Structured object records:
┄┄┄┄┄┄┄┄┄┄
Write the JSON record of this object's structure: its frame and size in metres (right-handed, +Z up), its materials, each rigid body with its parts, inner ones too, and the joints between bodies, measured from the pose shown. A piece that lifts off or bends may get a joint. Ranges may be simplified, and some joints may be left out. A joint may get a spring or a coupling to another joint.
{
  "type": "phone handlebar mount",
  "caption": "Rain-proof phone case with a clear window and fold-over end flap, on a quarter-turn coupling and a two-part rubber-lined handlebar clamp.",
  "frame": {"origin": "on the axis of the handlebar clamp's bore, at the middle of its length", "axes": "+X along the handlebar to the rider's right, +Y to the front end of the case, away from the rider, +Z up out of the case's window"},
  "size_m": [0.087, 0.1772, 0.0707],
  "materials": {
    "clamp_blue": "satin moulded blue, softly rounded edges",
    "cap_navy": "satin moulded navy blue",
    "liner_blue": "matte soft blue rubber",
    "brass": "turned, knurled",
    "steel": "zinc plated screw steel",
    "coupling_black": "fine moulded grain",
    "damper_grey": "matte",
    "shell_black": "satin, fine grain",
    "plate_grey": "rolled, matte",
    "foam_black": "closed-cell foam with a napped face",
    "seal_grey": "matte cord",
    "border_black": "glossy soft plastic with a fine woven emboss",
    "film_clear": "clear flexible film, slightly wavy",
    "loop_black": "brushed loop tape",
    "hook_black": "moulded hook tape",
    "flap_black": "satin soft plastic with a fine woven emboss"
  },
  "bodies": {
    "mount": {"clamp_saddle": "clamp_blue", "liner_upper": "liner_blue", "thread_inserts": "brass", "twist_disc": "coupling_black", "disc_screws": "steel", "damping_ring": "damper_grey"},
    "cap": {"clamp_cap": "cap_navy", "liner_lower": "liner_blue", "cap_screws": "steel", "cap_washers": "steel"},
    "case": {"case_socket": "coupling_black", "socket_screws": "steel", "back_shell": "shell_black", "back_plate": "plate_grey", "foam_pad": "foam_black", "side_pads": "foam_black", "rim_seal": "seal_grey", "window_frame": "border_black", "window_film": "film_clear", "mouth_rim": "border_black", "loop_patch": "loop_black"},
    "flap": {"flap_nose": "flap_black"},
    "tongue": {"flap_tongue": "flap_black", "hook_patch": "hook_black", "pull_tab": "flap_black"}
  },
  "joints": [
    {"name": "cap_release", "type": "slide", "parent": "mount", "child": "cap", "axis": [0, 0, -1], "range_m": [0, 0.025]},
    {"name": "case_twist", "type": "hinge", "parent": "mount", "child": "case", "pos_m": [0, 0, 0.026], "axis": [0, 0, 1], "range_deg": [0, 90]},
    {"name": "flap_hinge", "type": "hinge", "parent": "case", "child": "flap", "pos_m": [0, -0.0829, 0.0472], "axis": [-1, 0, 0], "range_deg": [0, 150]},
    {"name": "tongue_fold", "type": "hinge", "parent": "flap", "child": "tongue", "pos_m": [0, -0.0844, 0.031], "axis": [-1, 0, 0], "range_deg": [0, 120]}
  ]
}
┄┄┄┄┄┄┄┄┄┄
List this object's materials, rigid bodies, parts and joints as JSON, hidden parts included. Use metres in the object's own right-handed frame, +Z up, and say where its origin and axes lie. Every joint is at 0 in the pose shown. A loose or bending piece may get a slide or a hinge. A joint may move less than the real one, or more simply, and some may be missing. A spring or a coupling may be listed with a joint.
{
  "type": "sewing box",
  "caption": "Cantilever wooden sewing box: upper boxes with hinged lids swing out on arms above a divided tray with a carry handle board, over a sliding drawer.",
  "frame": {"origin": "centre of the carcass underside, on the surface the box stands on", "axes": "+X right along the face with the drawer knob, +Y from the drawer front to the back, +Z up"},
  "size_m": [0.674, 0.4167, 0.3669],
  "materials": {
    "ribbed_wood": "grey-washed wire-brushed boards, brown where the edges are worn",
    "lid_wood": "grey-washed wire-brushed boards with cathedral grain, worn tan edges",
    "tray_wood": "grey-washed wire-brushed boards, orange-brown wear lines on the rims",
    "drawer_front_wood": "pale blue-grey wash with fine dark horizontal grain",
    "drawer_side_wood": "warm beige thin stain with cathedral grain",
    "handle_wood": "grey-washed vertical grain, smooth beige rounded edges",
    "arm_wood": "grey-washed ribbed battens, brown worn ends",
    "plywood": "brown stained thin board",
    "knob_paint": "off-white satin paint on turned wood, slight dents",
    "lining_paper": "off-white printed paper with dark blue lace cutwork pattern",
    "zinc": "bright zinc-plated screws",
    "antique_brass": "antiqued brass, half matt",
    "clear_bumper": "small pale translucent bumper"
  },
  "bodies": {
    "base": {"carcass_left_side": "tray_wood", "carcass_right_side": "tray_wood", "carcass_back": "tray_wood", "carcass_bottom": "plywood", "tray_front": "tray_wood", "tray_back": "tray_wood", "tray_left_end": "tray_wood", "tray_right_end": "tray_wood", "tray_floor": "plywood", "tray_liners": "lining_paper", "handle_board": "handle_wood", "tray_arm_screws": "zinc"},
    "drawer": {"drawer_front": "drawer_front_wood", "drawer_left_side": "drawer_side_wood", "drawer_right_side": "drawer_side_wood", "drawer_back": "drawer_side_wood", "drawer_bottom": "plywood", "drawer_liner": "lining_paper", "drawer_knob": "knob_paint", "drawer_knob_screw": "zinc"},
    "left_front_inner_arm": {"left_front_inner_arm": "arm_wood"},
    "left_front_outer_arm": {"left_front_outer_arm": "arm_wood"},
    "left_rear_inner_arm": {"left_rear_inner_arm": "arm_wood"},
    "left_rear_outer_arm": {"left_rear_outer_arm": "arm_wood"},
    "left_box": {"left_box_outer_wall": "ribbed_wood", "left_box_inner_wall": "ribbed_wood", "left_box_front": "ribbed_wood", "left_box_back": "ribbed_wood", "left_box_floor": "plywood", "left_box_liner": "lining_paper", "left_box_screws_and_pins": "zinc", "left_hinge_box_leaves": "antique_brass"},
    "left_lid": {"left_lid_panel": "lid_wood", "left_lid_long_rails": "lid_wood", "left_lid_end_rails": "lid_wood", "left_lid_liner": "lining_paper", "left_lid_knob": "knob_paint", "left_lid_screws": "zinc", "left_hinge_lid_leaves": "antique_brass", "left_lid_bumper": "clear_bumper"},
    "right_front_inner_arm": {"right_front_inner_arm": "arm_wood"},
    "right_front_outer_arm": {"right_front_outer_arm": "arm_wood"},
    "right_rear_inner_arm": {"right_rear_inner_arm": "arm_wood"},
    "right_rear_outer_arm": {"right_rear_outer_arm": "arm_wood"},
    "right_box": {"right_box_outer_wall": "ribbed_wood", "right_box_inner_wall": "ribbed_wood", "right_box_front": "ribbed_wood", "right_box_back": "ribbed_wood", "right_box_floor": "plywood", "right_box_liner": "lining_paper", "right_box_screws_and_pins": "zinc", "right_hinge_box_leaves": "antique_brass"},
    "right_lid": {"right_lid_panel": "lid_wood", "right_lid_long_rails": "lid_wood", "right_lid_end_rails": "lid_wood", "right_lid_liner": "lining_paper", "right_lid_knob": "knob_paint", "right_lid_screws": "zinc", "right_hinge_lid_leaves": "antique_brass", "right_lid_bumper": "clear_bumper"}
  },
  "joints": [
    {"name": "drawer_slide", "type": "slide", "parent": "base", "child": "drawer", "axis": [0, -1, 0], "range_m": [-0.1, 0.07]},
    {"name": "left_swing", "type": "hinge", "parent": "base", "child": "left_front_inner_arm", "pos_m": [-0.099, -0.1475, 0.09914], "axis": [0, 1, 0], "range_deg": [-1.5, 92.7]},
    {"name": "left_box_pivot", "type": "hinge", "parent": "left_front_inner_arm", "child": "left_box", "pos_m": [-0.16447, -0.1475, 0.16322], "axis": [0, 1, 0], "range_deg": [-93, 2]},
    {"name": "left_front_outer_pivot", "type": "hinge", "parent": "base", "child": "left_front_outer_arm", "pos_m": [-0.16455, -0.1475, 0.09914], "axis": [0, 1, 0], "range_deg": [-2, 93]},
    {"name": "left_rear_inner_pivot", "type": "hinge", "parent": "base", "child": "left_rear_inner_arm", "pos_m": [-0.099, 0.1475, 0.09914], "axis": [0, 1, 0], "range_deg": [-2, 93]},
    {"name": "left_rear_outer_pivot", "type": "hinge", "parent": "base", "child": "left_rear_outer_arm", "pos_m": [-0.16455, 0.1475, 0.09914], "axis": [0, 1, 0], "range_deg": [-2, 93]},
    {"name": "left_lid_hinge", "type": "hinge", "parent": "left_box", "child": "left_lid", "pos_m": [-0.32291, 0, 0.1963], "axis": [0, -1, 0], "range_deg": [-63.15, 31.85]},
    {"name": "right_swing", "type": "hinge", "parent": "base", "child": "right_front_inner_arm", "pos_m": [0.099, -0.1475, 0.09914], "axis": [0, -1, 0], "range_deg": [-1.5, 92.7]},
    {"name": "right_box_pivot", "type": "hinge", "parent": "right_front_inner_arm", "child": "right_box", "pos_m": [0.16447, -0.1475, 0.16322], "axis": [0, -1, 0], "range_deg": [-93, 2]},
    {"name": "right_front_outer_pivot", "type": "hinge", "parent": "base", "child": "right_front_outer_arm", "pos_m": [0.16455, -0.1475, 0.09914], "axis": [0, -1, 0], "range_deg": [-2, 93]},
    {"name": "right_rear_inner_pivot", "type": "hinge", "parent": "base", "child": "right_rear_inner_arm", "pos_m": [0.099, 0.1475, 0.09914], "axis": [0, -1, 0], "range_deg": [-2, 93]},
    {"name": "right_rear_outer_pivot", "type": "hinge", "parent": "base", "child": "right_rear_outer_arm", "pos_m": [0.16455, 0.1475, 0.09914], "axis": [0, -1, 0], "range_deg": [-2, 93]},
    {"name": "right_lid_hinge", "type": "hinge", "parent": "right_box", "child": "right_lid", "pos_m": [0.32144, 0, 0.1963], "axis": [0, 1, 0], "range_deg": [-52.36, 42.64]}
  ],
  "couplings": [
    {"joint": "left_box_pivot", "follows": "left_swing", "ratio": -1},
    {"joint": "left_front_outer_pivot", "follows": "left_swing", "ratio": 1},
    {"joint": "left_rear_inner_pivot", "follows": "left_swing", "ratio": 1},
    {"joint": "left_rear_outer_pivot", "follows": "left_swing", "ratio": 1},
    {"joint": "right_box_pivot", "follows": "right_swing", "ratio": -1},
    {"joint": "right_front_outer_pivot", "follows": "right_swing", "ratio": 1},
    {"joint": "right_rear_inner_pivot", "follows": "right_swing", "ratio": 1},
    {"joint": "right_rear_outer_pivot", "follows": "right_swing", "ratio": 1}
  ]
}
┄┄┄┄┄┄┄┄┄┄
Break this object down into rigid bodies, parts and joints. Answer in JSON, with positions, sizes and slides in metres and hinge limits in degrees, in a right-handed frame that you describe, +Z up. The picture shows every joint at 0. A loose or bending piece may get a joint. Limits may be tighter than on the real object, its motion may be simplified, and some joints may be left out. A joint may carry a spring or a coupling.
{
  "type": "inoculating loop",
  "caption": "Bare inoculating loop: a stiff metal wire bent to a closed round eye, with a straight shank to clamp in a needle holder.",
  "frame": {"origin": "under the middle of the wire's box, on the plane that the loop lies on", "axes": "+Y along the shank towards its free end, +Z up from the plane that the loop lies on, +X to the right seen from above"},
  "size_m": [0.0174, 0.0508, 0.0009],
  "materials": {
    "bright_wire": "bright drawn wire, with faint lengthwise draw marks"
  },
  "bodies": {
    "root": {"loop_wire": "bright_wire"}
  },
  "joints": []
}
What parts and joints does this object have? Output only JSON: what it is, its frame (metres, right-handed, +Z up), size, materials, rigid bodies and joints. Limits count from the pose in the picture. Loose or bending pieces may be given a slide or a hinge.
┄┄┄┄┄┄┄┄┄┄
Return each line where "bodies" shows up.

Write the JSON record of this object's structure: its frame and size in metres (right-handed, +Z up), its materials, each rigid body with its parts, inner ones too, and the joints between bodies, measured from the pose shown. A piece that lifts off or bends may get a joint. Ranges may be simplified, and some joints may be left out. A joint may get a spring or a coupling to another joint.
  "bodies": {
List this object's materials, rigid bodies, parts and joints as JSON, hidden parts included. Use metres in the object's own right-handed frame, +Z up, and say where its origin and axes lie. Every joint is at 0 in the pose shown. A loose or bending piece may get a slide or a hinge. A joint may move less than the real one, or more simply, and some may be missing. A spring or a coupling may be listed with a joint.
  "bodies": {
Break this object down into rigid bodies, parts and joints. Answer in JSON, with positions, sizes and slides in metres and hinge limits in degrees, in a right-handed frame that you describe, +Z up. The picture shows every joint at 0. A loose or bending piece may get a joint. Limits may be tighter than on the real object, its motion may be simplified, and some joints may be left out. A joint may carry a spring or a coupling.
  "bodies": {
What parts and joints does this object have? Output only JSON: what it is, its frame (metres, right-handed, +Z up), size, materials, rigid bodies and joints. Limits count from the pose in the picture. Loose or bending pieces may be given a slide or a hinge.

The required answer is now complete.